Task brief:
Take the data below and extract the lines from the one with "push_button();" to the one with "record = json.load(file)", inclusive, exactly as written.

==== Recorded information

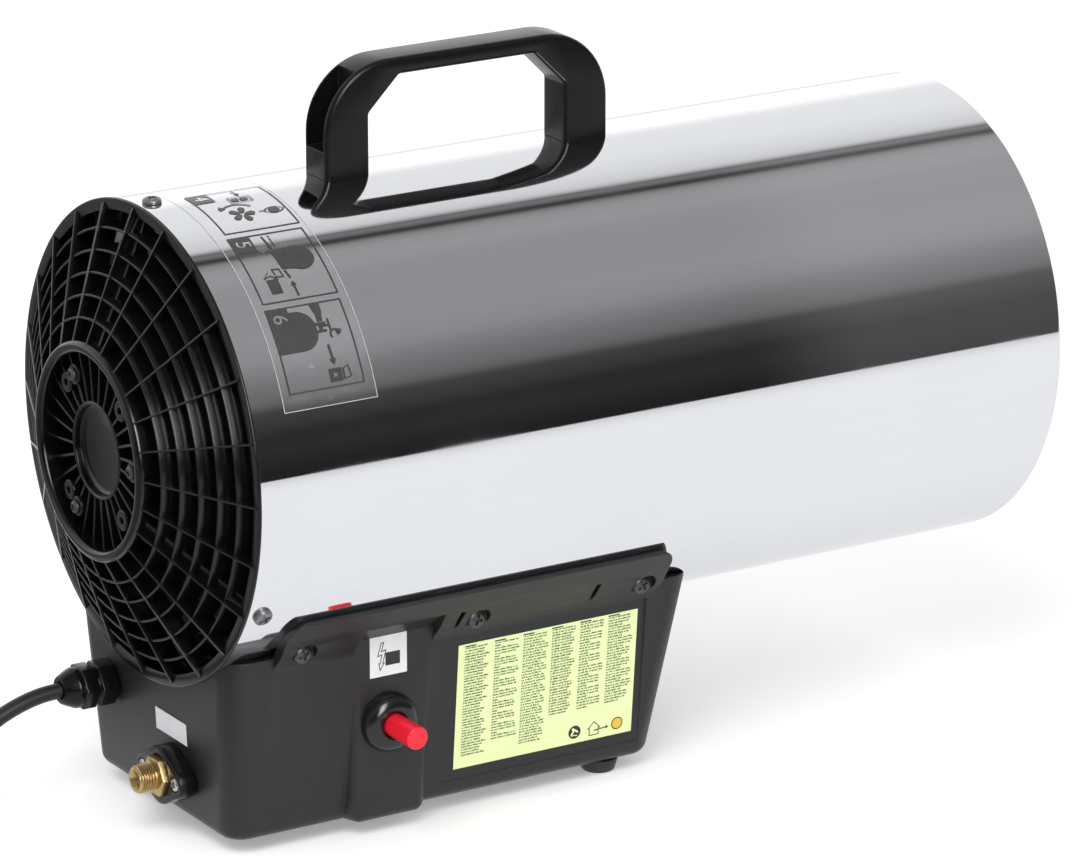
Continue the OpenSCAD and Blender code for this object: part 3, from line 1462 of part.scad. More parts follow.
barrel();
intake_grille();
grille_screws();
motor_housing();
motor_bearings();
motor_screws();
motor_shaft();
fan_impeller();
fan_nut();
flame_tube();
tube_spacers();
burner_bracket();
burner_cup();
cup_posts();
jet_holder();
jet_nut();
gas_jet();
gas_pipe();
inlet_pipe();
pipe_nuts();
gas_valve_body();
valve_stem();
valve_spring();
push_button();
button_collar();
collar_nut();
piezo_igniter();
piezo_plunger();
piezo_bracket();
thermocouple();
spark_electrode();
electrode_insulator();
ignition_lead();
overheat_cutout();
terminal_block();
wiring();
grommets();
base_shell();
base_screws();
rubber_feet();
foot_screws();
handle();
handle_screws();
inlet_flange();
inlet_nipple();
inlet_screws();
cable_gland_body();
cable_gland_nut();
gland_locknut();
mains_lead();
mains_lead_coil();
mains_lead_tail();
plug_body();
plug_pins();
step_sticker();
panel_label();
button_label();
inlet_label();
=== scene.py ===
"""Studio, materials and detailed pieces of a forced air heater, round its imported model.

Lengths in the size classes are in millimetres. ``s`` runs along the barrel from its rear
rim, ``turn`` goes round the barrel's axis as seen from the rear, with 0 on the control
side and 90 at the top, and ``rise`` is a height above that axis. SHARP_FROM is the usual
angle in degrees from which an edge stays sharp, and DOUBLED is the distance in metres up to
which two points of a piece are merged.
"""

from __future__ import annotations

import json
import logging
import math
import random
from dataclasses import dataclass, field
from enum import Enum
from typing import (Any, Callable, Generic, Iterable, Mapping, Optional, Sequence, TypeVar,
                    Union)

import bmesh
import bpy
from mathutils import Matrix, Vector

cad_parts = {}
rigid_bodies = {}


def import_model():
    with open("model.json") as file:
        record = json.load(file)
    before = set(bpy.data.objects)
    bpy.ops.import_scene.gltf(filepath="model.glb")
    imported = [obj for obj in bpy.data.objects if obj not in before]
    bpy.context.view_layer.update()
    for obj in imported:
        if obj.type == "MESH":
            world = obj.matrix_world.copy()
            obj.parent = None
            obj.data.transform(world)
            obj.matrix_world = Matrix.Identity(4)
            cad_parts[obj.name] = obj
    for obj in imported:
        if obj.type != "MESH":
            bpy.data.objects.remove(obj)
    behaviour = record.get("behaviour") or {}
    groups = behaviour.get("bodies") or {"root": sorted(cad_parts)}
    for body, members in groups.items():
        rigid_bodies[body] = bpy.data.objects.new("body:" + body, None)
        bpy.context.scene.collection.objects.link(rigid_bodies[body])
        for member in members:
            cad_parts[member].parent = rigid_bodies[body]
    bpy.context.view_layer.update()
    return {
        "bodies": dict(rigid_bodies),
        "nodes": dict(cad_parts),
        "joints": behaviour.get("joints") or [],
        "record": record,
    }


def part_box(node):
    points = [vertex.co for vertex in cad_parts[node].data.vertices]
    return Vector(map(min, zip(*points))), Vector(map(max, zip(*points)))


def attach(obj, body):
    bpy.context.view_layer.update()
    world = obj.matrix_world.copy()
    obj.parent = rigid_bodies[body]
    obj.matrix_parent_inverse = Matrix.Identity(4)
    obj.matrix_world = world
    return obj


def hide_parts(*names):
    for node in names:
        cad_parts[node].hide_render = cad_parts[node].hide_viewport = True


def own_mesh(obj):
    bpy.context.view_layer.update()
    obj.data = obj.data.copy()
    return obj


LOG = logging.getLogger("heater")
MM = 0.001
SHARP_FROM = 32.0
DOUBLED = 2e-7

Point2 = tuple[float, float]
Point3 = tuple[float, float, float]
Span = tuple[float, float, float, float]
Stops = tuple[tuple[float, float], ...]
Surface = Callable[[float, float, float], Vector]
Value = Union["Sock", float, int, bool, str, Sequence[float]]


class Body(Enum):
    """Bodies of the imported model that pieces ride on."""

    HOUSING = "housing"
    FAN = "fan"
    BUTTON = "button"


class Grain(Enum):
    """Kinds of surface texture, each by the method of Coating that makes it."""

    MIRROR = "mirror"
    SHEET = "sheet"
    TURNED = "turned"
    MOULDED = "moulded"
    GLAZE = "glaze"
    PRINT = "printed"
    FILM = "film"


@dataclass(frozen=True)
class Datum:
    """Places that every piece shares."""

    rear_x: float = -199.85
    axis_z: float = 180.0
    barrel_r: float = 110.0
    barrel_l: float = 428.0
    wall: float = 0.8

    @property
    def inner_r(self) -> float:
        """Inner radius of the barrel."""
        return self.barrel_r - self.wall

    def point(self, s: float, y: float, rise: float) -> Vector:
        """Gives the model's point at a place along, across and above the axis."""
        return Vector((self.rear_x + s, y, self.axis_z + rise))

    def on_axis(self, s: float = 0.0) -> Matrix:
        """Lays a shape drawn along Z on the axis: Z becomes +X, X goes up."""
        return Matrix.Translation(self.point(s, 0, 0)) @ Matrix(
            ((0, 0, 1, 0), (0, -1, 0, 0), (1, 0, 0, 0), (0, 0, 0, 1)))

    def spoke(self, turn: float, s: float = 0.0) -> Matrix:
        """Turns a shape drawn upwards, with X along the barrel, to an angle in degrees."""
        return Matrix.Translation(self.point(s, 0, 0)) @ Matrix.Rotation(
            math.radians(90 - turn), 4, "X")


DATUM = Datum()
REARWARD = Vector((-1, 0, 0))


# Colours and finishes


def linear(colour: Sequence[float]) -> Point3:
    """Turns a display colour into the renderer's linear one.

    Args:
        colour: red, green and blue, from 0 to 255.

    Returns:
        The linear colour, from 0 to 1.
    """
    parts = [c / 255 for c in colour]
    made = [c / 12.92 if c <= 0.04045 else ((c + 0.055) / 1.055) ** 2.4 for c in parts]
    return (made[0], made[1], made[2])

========

Exercise response:
push_button();
button_collar();
collar_nut();
piezo_igniter();
piezo_plunger();
piezo_bracket();
thermocouple();
spark_electrode();
electrode_insulator();
ignition_lead();
overheat_cutout();
terminal_block();
wiring();
grommets();
base_shell();
base_screws();
rubber_feet();
foot_screws();
handle();
handle_screws();
inlet_flange();
inlet_nipple();
inlet_screws();
cable_gland_body();
cable_gland_nut();
gland_locknut();
mains_lead();
mains_lead_coil();
mains_lead_tail();
plug_body();
plug_pins();
step_sticker();
panel_label();
button_label();
inlet_label();
=== scene.py ===
"""Studio, materials and detailed pieces of a forced air heater, round its imported model.

Lengths in the size classes are in millimetres. ``s`` runs along the barrel from its rear
rim, ``turn`` goes round the barrel's axis as seen from the rear, with 0 on the control
side and 90 at the top, and ``rise`` is a height above that axis. SHARP_FROM is the usual
angle in degrees from which an edge stays sharp, and DOUBLED is the distance in metres up to
which two points of a piece are merged.
"""

from __future__ import annotations

import json
import logging
import math
import random
from dataclasses import dataclass, field
from enum import Enum
from typing import (Any, Callable, Generic, Iterable, Mapping, Optional, Sequence, TypeVar,
                    Union)

import bmesh
import bpy
from mathutils import Matrix, Vector

cad_parts = {}
rigid_bodies = {}


def import_model():
    with open("model.json") as file:
        record = json.load(file)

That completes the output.